LM – Pemerintah resmi menunda penerapan pajak karbon di Indonesia. Mulanya, pajak karbon akan diterapkan mulai 1 April 2022. Namun, rencana ini diundur menjadi 1 Juli 2022.
Menteri Keuangan, Sri Mulyani Indrawati mengatakan, penerapan pajak karbon melihat waktu yang tepat, baik dari sistem dalam negeri maupun global. Salah satunya yaitu kondisi meningkatnya harga komoditas di sektor energi yang menghambat pertumbuhan ekonomi.
Menurut Sri Mulyani, pemerintah perlu menghitung kembali mengenai dampak penerapan pajak karbon tersebut. Jangan sampai, kebijakan ini tidak membawa dampak yang positif.
“Hal-hal seperti ini harus kita kalkulasi secara sangat hati-hati terhadap policy-policy yang menyangkut energi termasuk di dalamnya pajak karbon. Kita akan terus rumuskan,” kata Sri Mulyani dalam Rapat Kerja dengan Badan Anggaran DPR RI, Senin (27/6).
Hambat Laju Ekonomi
Sebelumnya, Kepala Badan Kebijakan Fiskal Kementerian Keuangan Febrio Kacaribu menjelaskan, alasan penundaan penerapan pajak karbon karena lonjakan harga komoditas energi dan pangan dalam beberapa waktu ini. Kenaikan harga ini menghambat laju pertumbuhan ekonomi global.
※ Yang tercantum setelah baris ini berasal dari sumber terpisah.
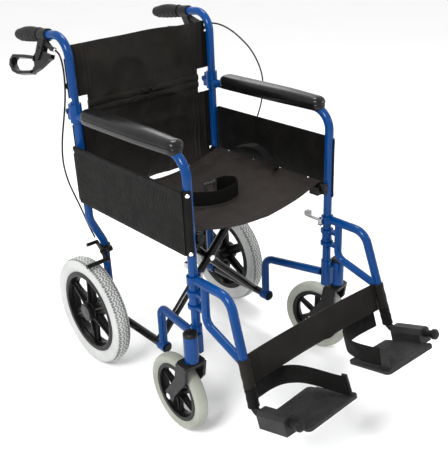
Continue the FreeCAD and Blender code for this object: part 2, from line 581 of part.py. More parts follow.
def back_sling():
    """One panel behind both canes, notched around the folding joints."""
    sling = box((-236, 236), (CANE_Y + TUBE_R + 0.5, CANE_Y + TUBE_R + 2.7), (495, 887))
    for side in (-1, 1):
        notch = box((180, 260), (200, 300), (690, 758))
        hole = cylinder(V(CANE_X, 200, LATCH_Z), V(CANE_X, 300, LATCH_Z), 4)
        corner = box((211, 260), (200, 300), (857, 900))
        low_corner = box((207, 260), (200, 300), (480, 521))
        for cutter in (notch, hole, corner, low_corner):
            sling = sling.cut(cutter if side > 0 else mirrored(cutter))
    return sling


def calf_band():
    places = [(side * x, a, 93) for side, row in (
        (-1, [(221, -5), (150, -16), (75, -22)]), (1, [(0, -24), (75, -22), (150, -16), (221, -5)]))
        for x, a in row]
    return strip([on_plate(*p) for p in places], UPLEG, 70, 2.4)


def lap_belt():
    """Two webbing straps on the seat, from the third screw of each rail, one with the buckle."""
    near = [(-192, 70), (-150, 40), (-100, -8), (-50, -34), (0, -42), (42, -34), (60, -8), (50, 18), (22, 26)]
    near = strip([V(x, y, seat_top(x) + 20.4) for x, y in near], Z, 38, 2.0)
    far = [V(184, -34, 536.5), V(194, 6, 554), V(206, 50, 566), V(210, 95, 564), V(212, 140, 551)]
    far = strip(far, X, 36, 2.0)
    low = seat_top(0) + 3
    buckle = box((-18, 21), (20, 30), (low, low + 34))
    return Part.makeCompound([near, far, buckle])


# ---- put together ---------------------------------------------------------------------
def mirrored(shape):
    return shape.mirror(V(0, 0, 0), X)


def both_sides(name, shape):
    parts["left_" + name] = shape
    parts["right_" + name] = mirrored(shape)


for piece in (side_frame, frame_fittings, skirt_guard, frame_screws, arm_pad, back_cane, handgrip,
              brake_bracket, brake_lever, back_latch, rear_wheel, rear_axle, hanger, hanger_latch,
              plate_axle, footplate, heel_loop, brake_mount, brake_shoe):
    both_sides(piece.__name__, piece())
both_sides("rear_tyre", tyre(V(REAR_WHEEL_X, AXLE_Y, REAR_WHEEL_R), X, Z, REAR_WHEEL_R, 118.2, REAR_TYRE_W, 14))

for name, shape in caster().items():
    for side, sign in (("left", 1), ("right", -1)):
        made = shape if sign > 0 else mirrored(shape)
        # rotate() changes the shape in place, so it works on a copy
        made = made.copy()
        made.rotate(V(sign * STEM_X, STEM_Y, 0), Z, CASTER_ANGLE[side])
        parts[f"{side}_{name}"] = made

for side, sign, y in (("left", 1, BRACE_Y + BRACE_GAP_Y), ("right", -1, BRACE_Y - BRACE_GAP_Y)):
    parts[f"{side}_cross_arm"], cross_z = cross_arm(sign, y)
    parts[f"{side}_seat_screws"] = seat_screws(-sign)
    parts[f"{side}_brake_cable"] = brake_cable(side)
parts["cross_bolt"] = cross_bolt(cross_z)
for piece in (seat_sling, back_sling, calf_band, lap_belt):
    parts[piece.__name__] = piece()

os.makedirs("parts", exist_ok=True)
for name, shape in parts.items():
    moved = shape.copy()
    moved.translate(Y * -CENTRE_Y)
    moved.exportStep(f"parts/{name}.step")
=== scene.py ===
"""Looks of the folding transport wheelchair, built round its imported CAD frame. Metres.
X runs to the user's left, Y to the rear, Z up."""
import json
from math import atan2, copysign, cos, exp, hypot, pi, radians, sin, sqrt

import bpy
from mathutils import Matrix, Vector, noise


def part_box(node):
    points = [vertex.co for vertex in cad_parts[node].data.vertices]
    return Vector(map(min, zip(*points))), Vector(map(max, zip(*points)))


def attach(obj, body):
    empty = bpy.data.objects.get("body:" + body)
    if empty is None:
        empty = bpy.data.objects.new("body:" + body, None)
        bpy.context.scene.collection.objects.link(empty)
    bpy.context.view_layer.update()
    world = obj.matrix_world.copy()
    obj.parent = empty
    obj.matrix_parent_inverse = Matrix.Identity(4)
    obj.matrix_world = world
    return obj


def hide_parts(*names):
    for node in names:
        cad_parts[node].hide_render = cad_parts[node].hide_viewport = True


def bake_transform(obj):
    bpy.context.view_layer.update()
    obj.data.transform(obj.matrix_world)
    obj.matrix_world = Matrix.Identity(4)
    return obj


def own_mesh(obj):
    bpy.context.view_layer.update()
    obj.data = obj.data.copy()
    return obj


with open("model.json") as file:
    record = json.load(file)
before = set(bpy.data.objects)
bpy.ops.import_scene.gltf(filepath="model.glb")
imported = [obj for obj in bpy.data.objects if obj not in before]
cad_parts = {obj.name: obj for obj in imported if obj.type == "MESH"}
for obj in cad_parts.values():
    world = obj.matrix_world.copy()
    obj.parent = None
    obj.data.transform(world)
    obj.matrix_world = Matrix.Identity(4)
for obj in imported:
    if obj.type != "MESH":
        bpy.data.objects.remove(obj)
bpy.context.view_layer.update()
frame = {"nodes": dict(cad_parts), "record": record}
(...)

“Saat ini, fokus utama pemerintah adalah menjaga perekonomian nasional dari rambatan risiko global yang salah satunya adalah peningkatan harga komoditas energi dan pangan global seiring terjadinya perang di Ukraina yang menyebabkan peningkatan inflasi domestik,” ujar Febrio dalam keterangannya di Jakarta, Jumat (24/6).
Meski demikian, pajak karbon tetap akan dikenakan pertama kali pada badan yang bergerak di bidang PLTU batu bara dengan mekanisme pajak yang mendasarkan pada batas emisi pada tahun 2022 sesuai amanat UU HPP. Pajak Karbon diharapkan dapat mengubah perilaku para pelaku ekonomi untuk beralih kepada aktivitas ekonomi hijau yang rendah karbon.
Selain itu, pemerintah juga tetap menjadikan penerapan Pajak Karbon pada tahun 2022 sebagai capaian strategis (deliverables) yang menjadi contoh dalam pertemuan tingkat tinggi G20. Di antaranya melalui mekanisme transisi energi (Energy Transition Mechanism/ETM) fen9 memensiunkan dini PLTU Batubara (phasing down coal).
“Dan di sisi lain mengakselerasi pembangunan energi baru dan terbarukan (EBT) dengan tetap mempertimbangkan dampak sosial dan ekonominya,” jelas Febrio.